Inequívoco, pois, que o p. projeto de iniciativa do Vereador, objetiva criar obrigações para a Administração Municipal, avançando sobre competência reservada ao Chefe do Poder Executivo e violando o princípio da separação dos Poderes.
Doutro giro, o p. projeto por meio de seus arts. 1º e 2º dispõe acerca da regulamentação da administração de depósitos para armazenamento de mercadorias dos trabalhadores do comércio ambulante em regime de rateio, o que constitui atividade privada. Assim, a disposição em lei municipal sobre administração de armazenamento de mercadoria e guarda de carrinhos, triciclos e afins, ofende, ao nosso sentir, a repartição de competência estabelecida pela LOMRJ
A proposta determina, ainda, em seu art. 3º, que os depósitos com armazenamento de alimentos perecíveis só poderão funcionar mediante alvará da Vigilância Sanitária, sugerindo que depósitos destinados ao armazenamento de outros gêneros alimentícios estariam dispensados da obtenção do licenciamento sanitário, inovando, de forma imprópria, o ordenamento jurídico municipal, tendo em vista que o art. 12 da Lei Municipal nº 871, de 11 de junho de 1986, estabeleceu que todo e qualquer estabelecimento que, inclusive, armazene alimentos deverá possuir licenciamento sanitário.

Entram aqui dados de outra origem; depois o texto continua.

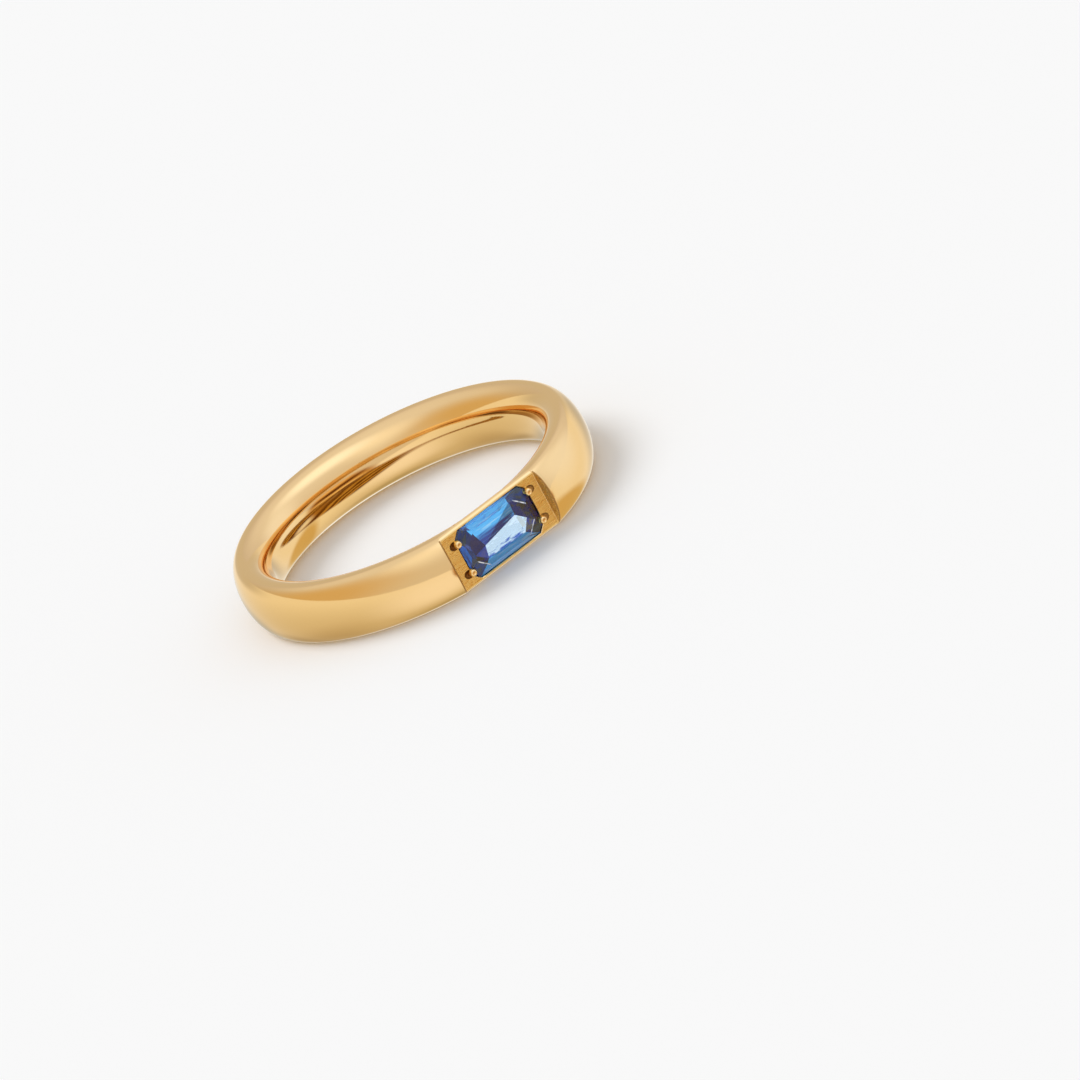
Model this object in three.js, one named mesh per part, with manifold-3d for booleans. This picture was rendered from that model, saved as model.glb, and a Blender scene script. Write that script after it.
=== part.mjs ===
// Stackable ring: a domed, comfort-fit gold band with a flat seat milled across its front,
// and a cut-corner rectangular stone that four bead claws hold in the seat.
//
// Millimetres. The ring lies on its side: its axis is +Z, it rests on z = 0,
// and the stone faces -Y.

import * as THREE from "three";
import { mergeVertices } from "three/addons/utils/BufferGeometryUtils.js";
import Module from "manifold-3d";

// Band: its section is two half ovals, back to back across a narrow flat on each side
const fingerDiameter = 16.8; // at the middle of the band, where it touches the finger
const bandThickness = 2.25;
const bandWidth = 3.6;
const domeDepth = 0.93; // from the widest part of the section out to the top of the dome
const sideFlat = 0.24; // flat ring on each side face, on which the ring rests or stacks
const domeFullness = 2.0; // exponent of the outer half oval: 2 is an ellipse, more is squarer
const insideFullness = 2.2; // the same for the inner half oval

// Seat: the flat across the front, between two end walls that point at the ring's axis
const seatLength = 6.62;
const seatDepth = 1.1; // below the top of the dome
const seatWidth = 3.2; // flat part, between its two bevelled long edges
const seatBevel = 0.8; // fall of the bevels for each millimetre outwards

// Stone: one crown step, a girdle and two pavilion steps. Heights count from the seat's flat
const stoneLength = 5.0;
const stoneWidth = 3.0;
const stoneCorner = 0.4; // leg of the cut corners, at the girdle
const tableLength = 4.06;
const tableWidth = 2.26;
const tableCorner = 0.6;
const crownHeight = 0.32; // girdle to table
const girdleDrop = 0.05; // the girdle's upper edge lies this far below the flat
const girdleThickness = 0.12;
const breakLength = 3.8; // the edge between the two pavilion steps
const breakWidth = 2.0;
const breakCorner = 0.5;
const breakDepth = 0.46; // girdle to break
const culetLength = 2.1; // the small flat at the bottom
const culetWidth = 0.3;
const culetCorner = 0.1;
const culetDepth = 0.76; // girdle to culet
const stoneClearance = 0.05; // all round the stone in its seat and under the claws

// Claws: a bead at each end of each short side, rising from the flat
const clawDiameter = 0.46;
const clawHeight = 0.3; // above the flat
const clawSpacing = 1.84; // across the band, centre to centre
const clawOverlap = 0.2; // how far a bead reaches in over the stone's short side
const clawRoot = 0.3; // below the flat

// Fineness of the curved surfaces
const bandSegments = 96;
const halfSectionSteps = 12;
const clawSegments = 14;
const clawDomeSteps = 4;
const mergeDistance = 0.0005;

// Sizes that follow from these
const outerRadius = fingerDiameter / 2 + bandThickness;
const widestRadius = outerRadius - domeDepth;
const seatRadius = outerRadius - seatDepth;
const girdleTop = -girdleDrop;
const girdleBottom = girdleTop - girdleThickness;
const clawX = stoneLength / 2 + clawDiameter / 2 - clawOverlap;

// Places the seat's own frame (x along the ring, y across it, z outwards) at the front of the band
const seatPlace = new THREE.Matrix4().makeRotationX(Math.PI / 2).setPosition(0, -seatRadius, 0);

const gold = new THREE.MeshStandardMaterial({ color: 0xe6be7d, roughness: 0.16, metalness: 1 });
const blueStone = new THREE.MeshStandardMaterial({ color: 0x2f86d6, roughness: 0.05, metalness: 0 });

const wasm = await Module();
wasm.setup();

// A closed geometry as a solid that can be joined and cut.
function solidFrom(geometry) {
  const bare = geometry.clone();
  bare.deleteAttribute("normal");
  bare.deleteAttribute("uv");
  const merged = mergeVertices(bare, mergeDistance);
  const vertProperties = merged.getAttribute("position").array;
  const triVerts = Uint32Array.from(merged.index.array);
  return new wasm.Manifold(new wasm.Mesh({ numProp: 3, vertProperties, triVerts }));
}

// A solid as a geometry that a mesh can show.
function geometryFrom(solid) {
  const { vertProperties, triVerts } = solid.getMesh();
  const geometry = new THREE.BufferGeometry();
  geometry.setAttribute("position", new THREE.BufferAttribute(vertProperties, 3));
  geometry.setIndex(new THREE.BufferAttribute(triVerts, 1));
  geometry.computeVertexNormals();
  return geometry;
}

// Half an oval as [depth, side] pairs, side running from -1 to 1 and depth from 0 up to 1 and back.
function halfOval(fullness) {
  const points = [];
  for (let step = 0; step <= halfSectionSteps; step += 1) {
    const angle = Math.PI * (step / halfSectionSteps - 0.5);
    const depth = Math.abs(Math.cos(angle)) ** (2 / fullness);
    const side = Math.sign(angle) * Math.abs(Math.sin(angle)) ** (2 / fullness);
    points.push([step % halfSectionSteps ? depth : 0, side]);
  }
  return points;
}

// The plain band, a ring with no seat, centred on the origin.
function plainBand() {
  const outerStart = widestRadius + sideFlat / 2;
  const innerStart = widestRadius - sideFlat / 2;
  const dome = halfOval(domeFullness).map(
    ([depth, side]) =>
      new THREE.Vector2(outerStart + depth * (outerRadius - outerStart), (side * bandWidth) / 2),
  );
  const inside = halfOval(insideFullness).map(
    ([depth, side]) =>
      new THREE.Vector2(innerStart - depth * (innerStart - fingerDiameter / 2), (-side * bandWidth) / 2),
  );
  const section = [...dome, ...inside, dome[0].clone()];
  return solidFrom(new THREE.LatheGeometry(section, bandSegments).rotateX(Math.PI / 2));
}

// What is milled away above the seat: a bevelled flat, between the two end walls.
function seatCutter() {
  const past = 2; // how far the cutter runs past the metal
  const reach = (outerRadius + past) / seatRadius;
  const wedge = new THREE.Shape([
    new THREE.Vector2(-seatLength / 2, -seatRadius),
    new THREE.Vector2((-reach * seatLength) / 2, -reach * seatRadius),
    new THREE.Vector2((reach * seatLength) / 2, -reach * seatRadius),
    new THREE.Vector2(seatLength / 2, -seatRadius),
    new THREE.Vector2(0, -widestRadius / 2),
  ]);
  const wedgeDepth = bandWidth + 2 * past;
  const wedgeGeometry = new THREE.ExtrudeGeometry(wedge, { depth: wedgeDepth, bevelEnabled: false });
  wedgeGeometry.translate(0, 0, -wedgeDepth / 2);

  const edge = seatWidth / 2 + past;
  const fall = past * seatBevel;
  const profile = new THREE.Shape([
    new THREE.Vector2(-edge, -fall),
    new THREE.Vector2(-seatWidth / 2, 0),
    new THREE.Vector2(seatWidth / 2, 0),
    new THREE.Vector2(edge, -fall),
    new THREE.Vector2(edge, seatDepth + past),
    new THREE.Vector2(-edge, seatDepth + past),
  ]);
  const run = reach * seatLength + past;
  const flatGeometry = new THREE.ExtrudeGeometry(profile, { depth: run, bevelEnabled: false });
  flatGeometry.translate(0, 0, -run / 2).rotateX(Math.PI / 2).rotateZ(Math.PI / 2);
  flatGeometry.applyMatrix4(seatPlace);
  return solidFrom(wedgeGeometry).intersect(solidFrom(flatGeometry));
}

// A rectangle with cut corners at one height of the seat's frame, grown outwards by growth.
function cutCorner(length, width, corner, height, growth = 0) {
  const x = length / 2 + growth;
  const y = width / 2 + growth;
  const cut = corner + (2 - Math.SQRT2) * growth;
  const outline = [
    [x, cut - y],
    [x, y - cut],
    [x - cut, y],
    [cut - x, y],
    [-x, y - cut],
    [-x, cut - y],
    [cut - x, -y],
    [x - cut, -y],
  ];
  return outline.map(([px, py]) => new THREE.Vector3(px, py, height));
}

// A closed faceted body through outlines of equal length, listed from the bottom up.
function loft(outlines) {
  const sides = outlines[0].length;
  const positions = outlines.flat().flatMap((point) => point.toArray());
  const index = [];
  for (let level = 0; level < outlines.length - 1; level += 1) {
    for (let side = 0; side < sides; side += 1) {
      const a = level * sides + side;
      const b = level * sides + ((side + 1) % sides);
      index.push(a, b, b + sides, a, b + sides, a + sides);
    }
  }
  const top = (outlines.length - 1) * sides;
  for (let side = 1; side < sides - 1; side += 1) {
    index.push(0, side + 1, side);
    index.push(top, top + side, top + side + 1);
  }
  const geometry = new THREE.BufferGeometry();
  geometry.setAttribute("position", new THREE.Float32BufferAttribute(positions, 3));
  geometry.setIndex(index);
  return geometry;
}

// The stone in the seat's frame, or the room it needs when grown by its clearance.
function stoneGeometry(growth = 0) {
  const culet = girdleBottom - culetDepth - growth;
  const pavilionBreak = girdleBottom - breakDepth - growth;
  const table = girdleTop + crownHeight + growth;
  return loft([
    cutCorner(culetLength, culetWidth, culetCorner, culet, growth),
    cutCorner(breakLength, breakWidth, breakCorner, pavilionBreak, growth),
    cutCorner(stoneLength, stoneWidth, stoneCorner, girdleBottom - growth, growth),
    cutCorner(stoneLength, stoneWidth, stoneCorner, girdleTop + growth, growth),
    cutCorner(tableLength, tableWidth, tableCorner, table, growth),
  ]);
}

// The straight way from above the seat down to the stone's girdle.
function stoneEntry() {
  const girdle = [stoneLength, stoneWidth, stoneCorner];
  return loft([
    cutCorner(...girdle, girdleBottom - stoneClearance, stoneClearance),
    cutCorner(...girdle, seatDepth, stoneClearance),
  ]);
}

// One bead claw: a short post with a round top.
function claw(x, y) {
  const radius = clawDiameter / 2;
  const shoulder = Math.max(clawHeight - radius, 0);
  const profile = [new THREE.Vector2(0, -clawRoot), new THREE.Vector2(radius, -clawRoot)];
  for (let step = 0; step <= clawDomeSteps; step += 1) {
    const angle = (Math.PI / 2) * (step / clawDomeSteps);
    const across = step < clawDomeSteps ? radius * Math.cos(angle) : 0;
    profile.push(new THREE.Vector2(across, shoulder + (clawHeight - shoulder) * Math.sin(angle)));
  }
  return new THREE.LatheGeometry(profile, clawSegments).rotateX(Math.PI / 2).translate(x, y, 0);
}

// The whole gold piece: band, seat and claws, with the room cut for the stone.
function bandSolid() {
  const stoneRoom = solidFrom(stoneGeometry(stoneClearance).applyMatrix4(seatPlace));
  const entry = solidFrom(stoneEntry().applyMatrix4(seatPlace));
  let metal = plainBand().subtract(seatCutter()).subtract(entry);
  for (const x of [-clawX, clawX]) {
    for (const y of [-clawSpacing / 2, clawSpacing / 2]) {
      metal = metal.add(solidFrom(claw(x, y).applyMatrix4(seatPlace)));
    }
  }
  return metal.subtract(stoneRoom);
}

const ring = new THREE.Group();
ring.position.z = bandWidth / 2;

const band = new THREE.Mesh(geometryFrom(bandSolid()), gold);
band.name = "band";
ring.add(band);

const head = new THREE.Group();
head.applyMatrix4(seatPlace);
ring.add(head);

const stone = new THREE.Mesh(stoneGeometry(), blueStone);
stone.name = "stone";
head.add(stone);

export default ring;
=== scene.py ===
"""The looks of a stackable ring: a polished gold band and a faceted blue stone in its milled seat.

Lengths are in millimetres in the ring's own frame until a mesh is made, and in metres from there on.
The ring lies on its side: its axis is +Z, it rests on z = 0 and the stone faces -Y.
The gold mirrors a room of soft cards in the world's shader, and one bronze card that lies on the floor.
"""

import math
from collections import namedtuple

import bmesh
import bpy
from mathutils import Matrix, Vector


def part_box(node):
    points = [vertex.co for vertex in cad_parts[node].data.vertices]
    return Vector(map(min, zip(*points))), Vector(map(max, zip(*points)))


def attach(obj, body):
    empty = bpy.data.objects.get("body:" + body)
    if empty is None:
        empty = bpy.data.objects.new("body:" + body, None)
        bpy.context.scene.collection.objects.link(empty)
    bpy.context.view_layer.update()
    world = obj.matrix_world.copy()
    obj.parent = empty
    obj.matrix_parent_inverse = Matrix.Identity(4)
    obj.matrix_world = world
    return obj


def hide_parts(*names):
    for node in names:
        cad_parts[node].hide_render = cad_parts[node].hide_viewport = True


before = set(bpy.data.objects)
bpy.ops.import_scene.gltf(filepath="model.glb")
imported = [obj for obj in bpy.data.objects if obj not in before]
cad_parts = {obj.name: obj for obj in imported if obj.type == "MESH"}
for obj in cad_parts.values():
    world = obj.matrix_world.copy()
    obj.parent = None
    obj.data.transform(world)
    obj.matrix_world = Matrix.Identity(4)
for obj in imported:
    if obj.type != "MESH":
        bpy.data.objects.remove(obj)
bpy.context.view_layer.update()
MM = 0.001

# Sizes taken from the frame
_, BAND_HIGH = (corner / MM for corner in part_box("band"))
STONE_LOW, STONE_HIGH = (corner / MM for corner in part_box("stone"))
OUTER_RADIUS = BAND_HIGH.x
BAND_WIDTH = BAND_HIGH.z
STONE_LENGTH = STONE_HIGH.x - STONE_LOW.x
STONE_WIDTH = STONE_HIGH.z - STONE_LOW.z
MIDDLE = BAND_WIDTH / 2

# The band's section, as in the model
FINGER_RADIUS = 8.4
DOME_DEPTH = 0.93
SIDE_FLAT = 0.24
DOME_FULLNESS = 2.0
INSIDE_FULLNESS = 2.2
WIDEST_RADIUS = OUTER_RADIUS - DOME_DEPTH
SHARP_ANGLE = 32

# The seat, between two end walls, whose rounded top and foot each take at most ROUND_SHARE of their height
SEAT_LENGTH = 6.62
SEAT_RADIUS = 9.55
SEAT_HALF_WIDTH = 1.6
SEAT_EDGE_ROUND = 0.3
WALL_EDGE = 0.08
WALL_CORNER = 0.03
ROUND_SHARE = 0.45
WALL_ANGLE = math.atan(SEAT_LENGTH / 2 / SEAT_RADIUS)

# The stone, in the seat's own frame: x along it, y across towards +Z and height outwards from the flat
TABLE_HEIGHT = 0.27
GIRDLE_TOP = -0.05
GIRDLE_BOTTOM = -0.17
BREAK_HEIGHT = -0.63
KEEL_HEIGHT = -0.93
STONE_CORNER = 0.4
STONE_SIDES = 8
TABLE_LENGTH, TABLE_WIDTH, TABLE_CORNER = 4.06, 2.26, 0.6
STONE_CLEARANCE = 0.05
ROOM_BREAK = (4.0, 2.2, 0.5)
ROOM_BOTTOM = (2.6, 0.8, 0.1)
ROOM_FLARE = 0.06
ROOM_LIP = 0.03
ROOM_TOP = 1.0

# Its lower facets are cut a little unevenly: the corners between the two steps, and the ends of the keel
BREAK_CORNERS = (
    (1.90, -0.40, BREAK_HEIGHT),
    (1.85, 0.40, BREAK_HEIGHT),
    (1.40, 0.95, BREAK_HEIGHT - 0.11),
    (-1.40, 0.95, BREAK_HEIGHT - 0.11),
    (-1.85, 0.35, BREAK_HEIGHT),
    (-1.80, -0.40, BREAK_HEIGHT),
    (-1.15, -0.98, BREAK_HEIGHT),
    (1.44, -1.04, BREAK_HEIGHT),
)
KEEL_ENDS = ((-0.95, -0.30, KEEL_HEIGHT + 0.11), (1.42, 0.08, KEEL_HEIGHT))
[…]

Conclui-se, portanto, que, a despeito da inconstitucionalidade do PL apresentado, sua introdução no mundo jurídico afigura-se inconveniente, eis que trataria de revogar o diploma legal vigente, regulador da matéria de forma mais abrangente e precisa.
Assim, por todo o exposto, ao imiscuir-se em seara que não lhe é própria, ocorre uma violação expressa a preceitos e princípios corolários da separação entre os Poderes, estabelecidos no art. 2º da Constituição da República, e repetidos, com arrimo no princípio da simetria, nos arts. 7º e 39 da Constituição do Estado do Rio de Janeiro e da LOMRJ, respectivamente.
Pelas razões expostas, sou compelido a vetar integralmente o Projeto de Lei nº 330, de 2017, em função dos vícios de inconstitucionalidade que o maculam.
Aproveito o ensejo para reiterar a Vossa Excelência meus protestos de alta estima e distinta consideração.
Observações:
Publicado no DO nº 157, de 5 de novembro de 2018, pág. 3.